** start Supplied data **

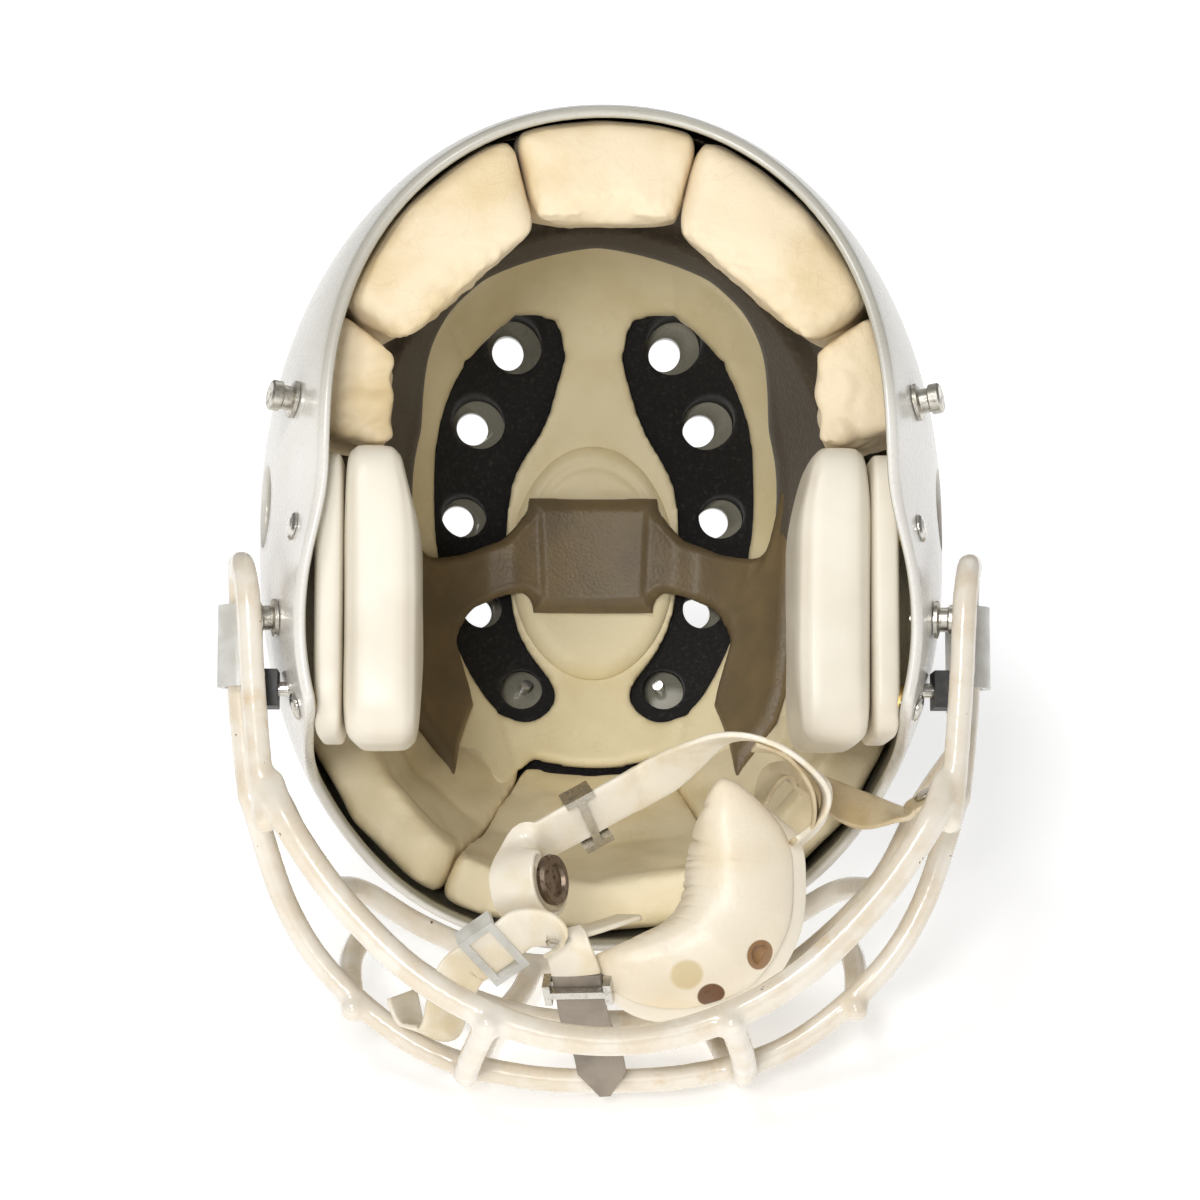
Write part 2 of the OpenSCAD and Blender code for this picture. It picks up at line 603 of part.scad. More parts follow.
// The right strap twists once and ends in a straight stretch with a rivet through it
pin_from = [97, -66.5, -101.5];
pin_to = [111.5, -69, -92];
pin_across = [0, 1, 0.3];
right_route = [[[57, -66, -88], [0, 1, 0.5]], [[70, -62, -93], [0.2, 0.8, 0.6]], [[84, -63, -103], [0.3, 0.3, 1]],
    for (t = [0:0.25:1]) [pin_from + (pin_to - pin_from) * t, pin_across]];
link_route = [[[-17.2, -95.2, -143], [0.1, 1, 0.2]], [[-5, -88, -139.5], [0.1, 1, 0.2]],
    [[7, -81.2, -135.6], [0.1, 1, 0.2]]];
module strap(route) {
    color("#f3f0ea") tape(route, strap_w, strap_t, 2);
}

module strap_snap() {
    color("silver") aim(roll_at + roll_axis * (strap_w / 2 + 0.8), roll_axis)
        rotate_extrude($fn = 40)
            polygon([[0, -1.5], [7.8, -1.5], [8.2, 0], [7.8, 1.4], [5, 1.8], [4.4, 0.6], [0, 0.6]]);
}
// Slide that the webbing threads through, over its middle bar and under its two ends
module slide_buckle(l) {
    w = strap_w + 1.2;
    for (x = both) translate([x * (w / 2 + 1.2) - 1.2, -l / 2, -3.9]) cube([2.4, l, 6.4]);
    for (y = [-1, 0, 1]) translate([-w / 2 - 1.2, y * (l / 2 - 1.3) - 1.3, y == 0 ? -3.9 : 1.5])
        cube([w + 2.4, 2.6, y == 0 ? 2.4 : 1]);
}
// Sets a drawing on a straight stretch of webbing: Y along it, X across it
module on_strap(a, b, across, t) {
    f = unit(b - a);
    c = unit(across - f * (across * f));
    h = cross(c, f);
    o = a + (b - a) * t;
    multmatrix([[c[0], f[0], h[0], o[0]], [c[1], f[1], h[1], o[1]], [c[2], f[2], h[2], o[2]]]) children();
}
module at_pin() {
    on_strap(pin_from, pin_to, pin_across, 0.55) children();
}
module strap_right() {
    difference() {
        strap(right_route);
        at_pin() cylinder(r = 1.8, h = 8, center = true, $fn = 32);
    }
}
module strap_rivet() {
    color("silver") at_pin() rotate_extrude($fn = 40)
        polygon([[0, -2.3], [2.6, -2.3], [3.6, -1.9], [3.6, -1.4], [1.5, -1.4], [1.5, 1.4], [3.6, 1.4], [3.6, 1.9],
            [2.6, 2.3], [0, 2.3]]);
}
module buckle_upper() {
    color("silver") on_strap(slide_from, slide_to, upper_across, 0.6) slide_buckle(10);
}
module buckle_lower() {
    color([0.9, 0.9, 0.88, 0.7]) on_strap(lower_from, lower_to, lower_across, 0.5) slide_buckle(13);
}

module buckle_end() {
    color("#9a9aa0") on_strap(tail_from, tail_to, tail_across, 0.3) slide_buckle(8);
}

module rest() {
    translate([0, rest_y, rest_z]) rotate([rest_tilt, 0, 0]) children();
}

rest() shell();
rest() guard_chin_bar();
rest() guard_second_bar();
rest() guard_upper_bar();
rest() guard_brow_bar();
rest() guard_loop(-1);  // guard_loop_left
rest() guard_loop(1);  // guard_loop_right
rest() guard_posts(inner_post);  // guard_inner_posts
rest() guard_posts(outer_post);  // guard_outer_posts
rest() side_clip(-1);  // side_clip_left
rest() side_clip(1);  // side_clip_right
rest() clip_spacers();
rest() brow_clips();
rest() guard_screws();
rest() snap_studs();
rest() jaw_pad_screws();
rest() tee_nuts();
rest() crown_screws();
rest() foam_liner();
rest() crown_pad();
rest() crown_disc();
rest() liner_band();
rest() back_pad_center();
rest() back_pad(-1);  // back_pad_left
rest() back_pad(1);  // back_pad_right
rest() side_pad(-1);  // side_pad_left
rest() side_pad(1);  // side_pad_right
rest() neck_foam();
rest() brow_pad();
rest() front_pad(-1);  // front_pad_left
rest() front_pad(1);  // front_pad_right
rest() jaw_pad(-1);  // jaw_pad_left
rest() jaw_pad(1);  // jaw_pad_right
rest() jaw_base(-1);  // jaw_base_left
rest() jaw_base(1);  // jaw_base_right
rest() chin_cup();
rest() chin_cup_pad();
rest() strap(upper_route);  // strap_upper
rest() strap(lower_route);  // strap_lower
rest() strap_right();
rest() strap(link_route);  // strap_link
rest() strap_rivet();
rest() buckle_upper();
rest() buckle_lower();
rest() buckle_end();
rest() strap_snap();
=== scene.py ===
# %% [markdown]
# A football helmet lies face down on its wire guard, and we look into it through the neck
# opening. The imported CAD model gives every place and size. This script dresses it: smooth
# surfaces instead of facets, cushions with folds, coated webbing, and a finish for each part.

# %% Load the frame
import math
import bmesh
import bpy
import numpy as np
from mathutils import Matrix, Vector


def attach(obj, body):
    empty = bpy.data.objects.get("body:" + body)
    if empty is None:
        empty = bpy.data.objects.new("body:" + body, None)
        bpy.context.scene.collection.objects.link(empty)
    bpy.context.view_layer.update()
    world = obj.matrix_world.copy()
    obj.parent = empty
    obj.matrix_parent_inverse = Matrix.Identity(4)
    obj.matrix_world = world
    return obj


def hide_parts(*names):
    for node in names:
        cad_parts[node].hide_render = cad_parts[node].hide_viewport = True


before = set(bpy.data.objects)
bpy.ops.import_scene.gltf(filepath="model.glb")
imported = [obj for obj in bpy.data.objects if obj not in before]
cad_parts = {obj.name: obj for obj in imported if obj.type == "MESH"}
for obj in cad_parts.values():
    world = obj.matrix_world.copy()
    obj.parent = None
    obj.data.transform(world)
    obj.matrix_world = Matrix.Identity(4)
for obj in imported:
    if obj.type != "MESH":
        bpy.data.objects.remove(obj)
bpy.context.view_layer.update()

# %% [markdown]
# The CAD source draws the helmet in a head frame in millimetres: X to the wearer's right, Y
# from the neck to the crown, Z from the forehead to the back. It is then turned and moved to
# lie on the ground. The same turn and move bring our own surfaces into place.

# %% From the head frame to the ground
TILT = math.radians(-28.4)
REST = np.array([0.0, 21.8, 147.7])
TURN = np.array([[1, 0, 0], [0, math.cos(TILT), -math.sin(TILT)], [0, math.sin(TILT), math.cos(TILT)]])


def rest(points):
    """Head-frame points in mm, turned about X and moved onto the ground, in metres."""
    return (np.asarray(points, float) @ TURN.T + REST) / 1000


def unit(v):
    """Each vector divided by its own length."""
    return v / np.linalg.norm(v, axis=-1, keepdims=True)


def ease(t):
    """Smooth step: 3 t^2 - 2 t^3 with t held between 0 and 1."""
    t = np.clip(t, 0, 1)
    return t * t * (3 - 2 * t)


def soft(x, power):
    """The size of x raised to a power, with the sign of x kept."""
    return np.sign(x) * np.abs(x) ** power


# %% [markdown]
# The camera stands 1.2 m in front of the neck opening, a little below the head's own axis,
# with a long lens, as the photograph's small perspective shows.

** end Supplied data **

_Task to complete_: Write out, exactly as they stand, the lines from the one containing "rest() shell();" through the one containing "for node in", both ends included.

_In response_:
rest() shell();
rest() guard_chin_bar();
rest() guard_second_bar();
rest() guard_upper_bar();
rest() guard_brow_bar();
rest() guard_loop(-1);  // guard_loop_left
rest() guard_loop(1);  // guard_loop_right
rest() guard_posts(inner_post);  // guard_inner_posts
rest() guard_posts(outer_post);  // guard_outer_posts
rest() side_clip(-1);  // side_clip_left
rest() side_clip(1);  // side_clip_right
rest() clip_spacers();
rest() brow_clips();
rest() guard_screws();
rest() snap_studs();
rest() jaw_pad_screws();
rest() tee_nuts();
rest() crown_screws();
rest() foam_liner();
rest() crown_pad();
rest() crown_disc();
rest() liner_band();
rest() back_pad_center();
rest() back_pad(-1);  // back_pad_left
rest() back_pad(1);  // back_pad_right
rest() side_pad(-1);  // side_pad_left
rest() side_pad(1);  // side_pad_right
rest() neck_foam();
rest() brow_pad();
rest() front_pad(-1);  // front_pad_left
rest() front_pad(1);  // front_pad_right
rest() jaw_pad(-1);  // jaw_pad_left
rest() jaw_pad(1);  // jaw_pad_right
rest() jaw_base(-1);  // jaw_base_left
rest() jaw_base(1);  // jaw_base_right
rest() chin_cup();
rest() chin_cup_pad();
rest() strap(upper_route);  // strap_upper
rest() strap(lower_route);  // strap_lower
rest() strap_right();
rest() strap(link_route);  // strap_link
rest() strap_rivet();
rest() buckle_upper();
rest() buckle_lower();
rest() buckle_end();
rest() strap_snap();
=== scene.py ===
# %% [markdown]
# A football helmet lies face down on its wire guard, and we look into it through the neck
# opening. The imported CAD model gives every place and size. This script dresses it: smooth
# surfaces instead of facets, cushions with folds, coated webbing, and a finish for each part.

# %% Load the frame
import math
import bmesh
import bpy
import numpy as np
from mathutils import Matrix, Vector


def attach(obj, body):
    empty = bpy.data.objects.get("body:" + body)
    if empty is None:
        empty = bpy.data.objects.new("body:" + body, None)
        bpy.context.scene.collection.objects.link(empty)
    bpy.context.view_layer.update()
    world = obj.matrix_world.copy()
    obj.parent = empty
    obj.matrix_parent_inverse = Matrix.Identity(4)
    obj.matrix_world = world
    return obj


def hide_parts(*names):
    for node in names:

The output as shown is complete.